Zeitmangel und Frustration an vielen Orten
Andere Schule, gleiches Problem: Mathe-Unterricht in der neunten Klasse der Gemeinschaftsschule bei Lehrerin Kristina Eggert. Sie kritisiert, dass ihr zu wenig Zeit zur Übung und Zeit zur Festigung bleibt, oft bleibe den Kindern nur die Möglichkeit zu Hause zu üben. „Wenn ich als Lehrer motiviert bin und merke wir werden von außen die Bedingungen nicht so geschaffen, dass ich das kann, dann ist es ein sehr frustrierendes Gefühl.“
Auch Schülerinnen und Schülern sind frustriert: Die 14-jährige Julia Csenteri geht in die neunte Klasse des Dietrich-Bonhoeffer-Gymnasiums in Quickborn. Immer häufiger muss sie Unterrichtsstoff zu Hause nacharbeiten, denn im Unterricht bleibt kaum Zeit zum Vertiefen. In Mathe verlor sie irgendwann ganz den Anschluss, so dass sie nun Nachhilfeunterricht nimmt. Die Mathe-Lehrerin war immer wieder krank geworden, der Unterricht fiel häufig aus, die wechselnden Vertretungslehrer boten keine Kontinuität: „Es ist bei meiner ganzen Klasse so, dass wir alle hinterher gehangen haben und meine jetzige Mathe-Lehrerin das alles mit uns aufgearbeitet hat, weil wir ein halbes Jahr hinterher hingen.“
Kein Land gibt weniger für Bildung aus
Schleswig-Holstein ist nicht nur bei der Unterrichtsversorgung Schlusslicht, auch bei den jährlichen Bildungsausgaben belegt das Bundesland deutschlandweit den letzten Platz: Gerade einmal 5.200 Euro gab es pro Schüler im Jahr 2011 aus. Mecklenburg-Vorpommern (6.000 Euro) und Niedersachsen (5.600 Euro) stehen im Mittelfeld. Hamburg gibt mit 7.200 Euro am meisten für die Schulbildung der Kinder aus.
Schuldenbremse soll am Lehrermangel Schuld sein
Die ehemalige Bildungsministerin Waltraud Wende räumte ein, dass Lehrkräfte im Land fehlen. Die Landesregierung hatte zwar beschlossen, die Bafög-Millionen vom Bund fast ausschließlich in Lehrerstellen zu investieren, so dass 728 Stellen erhalten blieben, dennoch werden in den kommenden Jahren weiterhin Lehrerstellen abgebaut.

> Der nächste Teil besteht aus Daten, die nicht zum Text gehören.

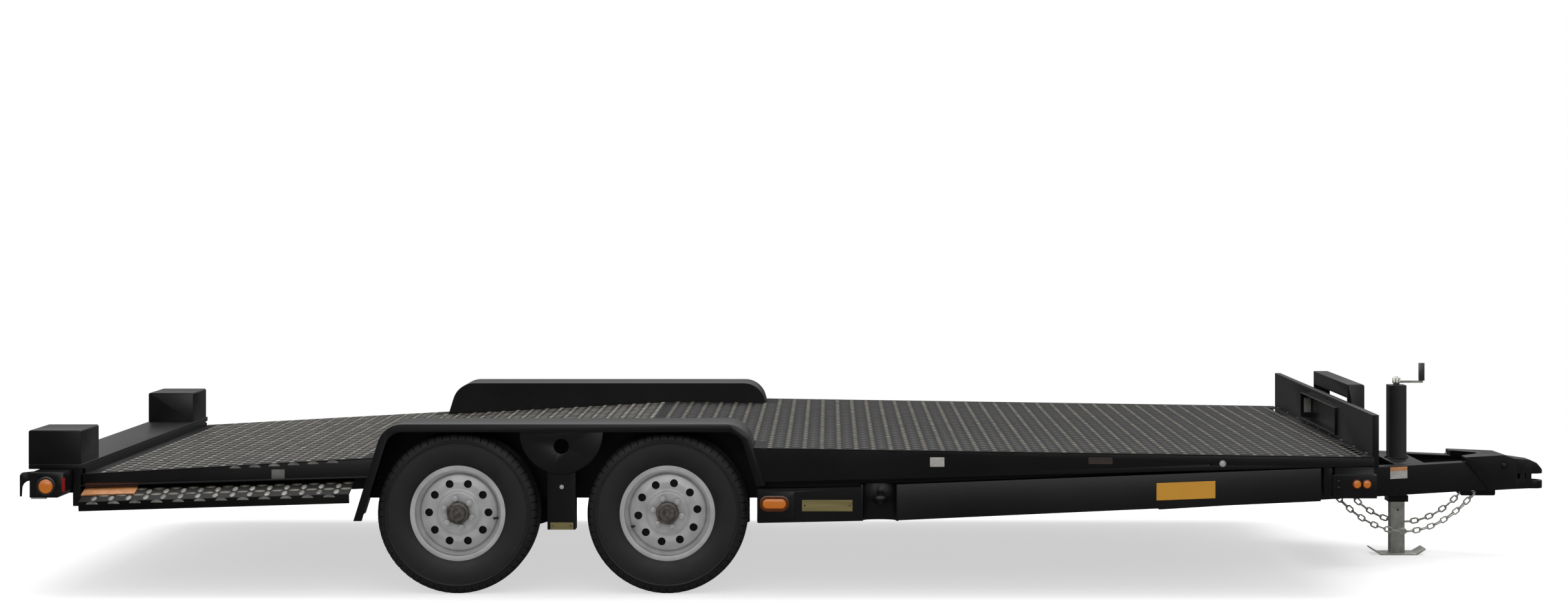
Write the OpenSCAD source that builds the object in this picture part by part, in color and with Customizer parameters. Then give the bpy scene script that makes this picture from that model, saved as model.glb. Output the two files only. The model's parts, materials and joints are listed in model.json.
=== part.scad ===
// Tandem-axle car trailer with a folded tread-plate deck, in millimetres.
// X points forward to the coupler, Z is up from the ground and the right-hand side is at negative Y.

/* [Deck] */
// Length of the front deck, from the fold to the headboard
front_deck_l = 2736; // [2500:1:3000]
// Length of the tail deck, from its rear edge to the fold
tail_deck_l = 2092; // [1950:1:2300]
// Width across the front deck and the fenders
deck_w = 2280; // [2200:1:2400]
// How far the tail deck stands in from the front deck's edge
tail_inset = 123; // [105:1:150]
// Width of a wheel well, in from the deck's edge
well_d = 260; // [252:1:285]
// Height of the deck at its fold
fold_z = 555; // [540:1:575]
// How far the deck falls from the fold to the headboard
front_drop = 41; // [10:1:60]
// How far the deck falls from the fold to its rear edge
tail_drop = 116; // [90:1:125]
// Thickness of the folded sheet
sheet_t = 4; // [3:0.5:5]
// Distance from the headboard to the nose of the coupler
tongue_l = 920; // [860:1:1000]
// Distance from the deck's rear edge to the rear hooks
rear_l = 212; // [205:1:240]

/* [Wheels] */
// Outside diameter of a tyre
tyre_d = 600; // [580:1:606]
// Width of a tyre
tyre_w = 175; // [165:1:185]
// Distance between the two axles
axle_gap = 782; // [760:1:830]
// Distance from the deck's fold back to the middle of the two axles
axle_back = 283; // [260:1:310]
// How far the tyres stand in from the deck's edge
tyre_inset = 30; // [20:1:40]
// Radius of the rim's flange
rim_r = 179; // [174:1:184]
// Radius of the circle of hand holes
hand_hole_ring_r = 111; // [108:0.5:114]
// Diameter of a hand hole
hand_hole_d = 30; // [24:0.5:33]
// Number of hand holes
hand_holes = 10; // [8:1:12]
// Radius of the circle of wheel studs
stud_ring_r = 55; // [53:0.5:58]
// Number of wheel studs
studs = 6; // [5:1:6]
// Diameter of the spindle
spindle_d = 36; // [32:1:40]
// Radial running gap between spindle and hub
spindle_gap = 0.1; // [0.05:0.01:0.1]

/* [Fenders] */
// Height of the fender's top
fender_z = 637; // [628:1:660]
// Depth of the fender's outer lip
lip_h = 30; // [22:1:36]
// From the middle of the axles forward to the foot of the front leg
fender_front_l = 755; // [740:1:790]
// From the middle of the axles back to the foot of the rear leg
fender_rear_l = 772; // [760:1:800]
// Height of the front leg's foot
fender_front_z = 407; // [402:1:420]
// Height of the rear leg's foot
fender_rear_z = 277; // [265:1:300]
// How far each fender leg leans over its height, as a ratio
fender_lean = 0.31; // [0.28:0.01:0.33]
// Bend radius of the fender's corners
fender_r = 95; // [70:1:105]
// Height of the well panel's lower edge
well_panel_z = 334; // [332:1:345]
// Radius of the half-round pivot plate
pivot_r = 155; // [145:1:165]
// Radius of the pivot plate's hole
pivot_hole_r = 28; // [22:0.5:32]
// Height of the middle of the pivot plate's hole
pivot_hole_z = 554; // [548:1:560]
// Width of the post between the wheels
post_w = 105; // [90:1:115]
// Height of the post's lower end
post_foot_z = 244; // [235:1:260]

/* [Side frame] */
// Height of the upper fascia's lower edge at the fender
fascia_rear_z = 422; // [418:1:430]
// Height of the upper fascia's lower edge at the headboard
fascia_front_z = 482; // [480:1:486]
// Height of the side beam's top at the latch recess
beam_top_rear_z = 413; // [405:1:416]
// Height of the side beam's top at its front end
beam_top_front_z = 473; // [465:1:475]
// Height of the side beam's underside at the latch recess
beam_low_rear_z = 280; // [272:1:295]
// Height of the side beam's underside at its front end
beam_low_front_z = 351; // [345:1:356]
// Length of the closed block at the beam's rear end
block_l = 388; // [370:1:400]
// Length of the latch recess
recess_l = 133; // [110:1:140]
// Distance from the headboard back to the beam's front end
beam_set_back = 200; // [190:1:215]
// Depth of the beam's and the fascia's flanges
flange_w = 45; // [35:1:50]
// Height of the crossmembers under the deck
cross_h = 50; // [40:1:54]
// Width of a crossmember
cross_w = 60; // [45:1:70]
// Distance between neighbouring crossmembers
cross_pitch = 520; // [480:1:560]

/* [Tail] */
// Width of a side step, out from the tail deck
step_drop = 39; // [30:1:48]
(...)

Auf die neue Bildungsministerin Britta Ernst wartet viel Arbeit.
Die Landesregierung argumentiert mit der Schuldenbremse, die in der Schleswig-Holsteinischen Landesverfassung verankert ist. Sie sieht vor, dass die Neuverschuldung des Landes reduziert wird, das ginge nur mit dem Abbau von Stellen. Nach dem Rücktritt von Bildungsministerin Waltraud Wende muss sich Nachfolgerin Britta Ernst nun der Aufgabe stellen. Doch neue Lehrerstellen wird es wohl auch unter ihr erst einmal nicht geben.